Making sure your cat gets enough exercise can be a real challenge, especially if you have an indoor cat who enjoys snoozing most of the day. But exercise is an important element of your cat’s health because it can help prevent boredom, and it’s essential in keeping your cat at a healthy weight. While keeping your cat indoors can be a great way to keep him safe, walking your cat on a harness and leash also offers a refreshing opportunity for him to get outside. But walking your cat requires a lot of preparation, and it’s important to take some steps to keep him safe. From harness fit to the best way to introduce walking to your cat, the more you understand about leash walking, the better the process is likely to go.
According to Jackson Galaxy, leash walking offers many benefits. Taking your cat for a walk can give your cat extra exercise, which is valuable for his health. When your cat is outside, his senses will all be on high alert, so a walk can help to prevent boredom and give him interactive play sessions.
Walking your cat is different than walking a dog. Your cat will be the one to dictate where you go and when you stop, so leash walking can be a valuable way to bond with your pet. It will also force you to slow down and relax, which can be a great break from your busy life. When you walk your cat, you’ll have a chance to observe her reactions to the outdoors and everything she encounters, so you’ll get to know your cat better.
According to Preventive Vet, leash walking isn’t without its downsides. Some cats will love a chance to explore the outdoors while others will need more support. Confident cats will likely take to walks well, but less confident cats may have trouble with feeling comfortable in new places and situations. You’ll need to be patient with your cat, and in some cases, some cats might just never take to walks. Cats who are highly anxious or easily startled may find the walks more stressful than anything, and they might be better off with extra playtime and attention in the safety of their home.
You’ll need to walk your cat in a harness that’s attached to the leash, but cats can escape from any and every harness. You’ll need to test some different styles until you find a harness that’s stretchy yet secure.
Even with your cat in a harness, there are still potential dangers outside. It’s important to closely monitor your cat, especially if you encounter scary situations like loud vehicles or other pets. It’s also possible for an animal, like a dog, to attack or chase your cat, so you’ll need to stay vigilant the entire time you’re outside together.

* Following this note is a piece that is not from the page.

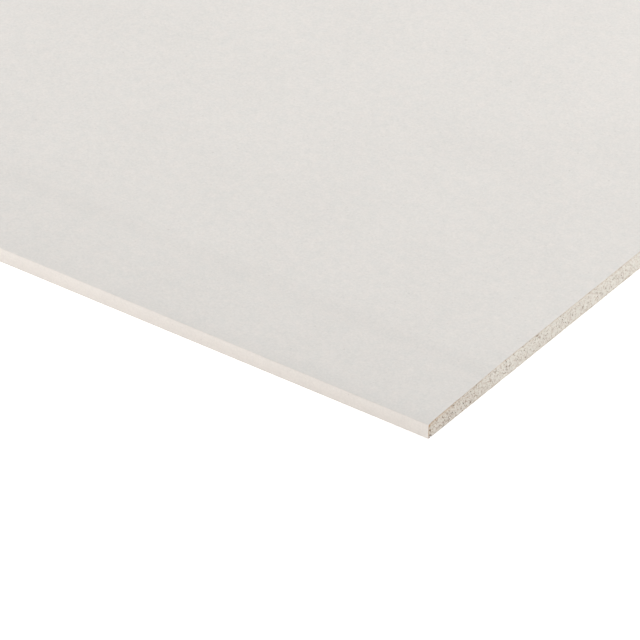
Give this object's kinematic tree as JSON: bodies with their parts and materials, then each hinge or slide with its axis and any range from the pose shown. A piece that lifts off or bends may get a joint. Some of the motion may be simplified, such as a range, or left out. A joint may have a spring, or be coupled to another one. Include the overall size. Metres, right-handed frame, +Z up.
{
  "type": "drywall sheet",
  "caption": "Flat drywall sheet with two tapered, paper-wrapped long edges and two cut ends that show the gypsum core.",
  "frame": {"origin": "centre of the sheet's back, which is what it rests on when it lies flat with its face up", "axes": "+X along the 2400 mm length and the two tapered long edges, +Y across the 1200 mm width, +Z up out of the face"},
  "size_m": [2.4, 1.2, 0.0125],
  "materials": {
    "gypsum": "matt, porous, sawn",
    "face_paper": "matt, smooth light grey paper",
    "back_paper": "matt, grey-brown recycled paper"
  },
  "bodies": {
    "root": {"gypsum_core": "gypsum", "face_paper": "face_paper", "back_paper": "back_paper"}
  },
  "joints": []
}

Preventive Vet recommends that you spend time gradually getting your cat used to wearing a harness and leash. Choose a time when your cat is relaxed and put the harness near your cat. Then give him his favorite treat. Repeat the process by moving the harness a little bit closer and giving your cat a treat. Once the harness is next to your cat, hold it up and let your cat sniff it, then reward him with a treat. You may need to repeat this process over several days until your cat is comfortable with the harness held up for him to sniff.
Once your cat accepts the harness, touch it to her body for a second and reward her, then progress to holding the harness against her body for longer periods of time. Gradually work your way up to draping the harness on her body and then putting the harness on. If your cat is ever uncomfortable or stressed, back up to the previous step and repeat the process until she’s comfortable again.
You’ll also need to teach your cat to walk on the leash. This will take some practice for you both, and you’ll need to learn about how you move and which ways of controlling the harness are most comfortable for your cat. It can be helpful to teach your cat commands like sit and stay, which you can accomplish by using cat treats. Make sure that your cat is entirely comfortable walking on a leash indoors before you head outside.
When you do venture outside with your cat, keep your initial walks very short and stay within your door. Bring plenty of cat treats with you to reward your cat, and try to leave your home’s door open so your cat can decide when he’s done and ready to go back inside. It can also be helpful to bring along your cat carrier and leave the door open, which will give your cat a safe space to retreat into if he gets uncomfortable.
Before you take your cat outside, make sure that he’s vaccinated for the feline leukemia virus, rabies, feline rhinotracheitis, feline calicivirus, and feline panleukopenia. It’s also important to make sure that she is current on all flea, tick, and heartworm preventatives. Most importantly, make sure that your cat is microchipped and that she’s wearing a breakaway collar with an ID tag, just in case she gets loose.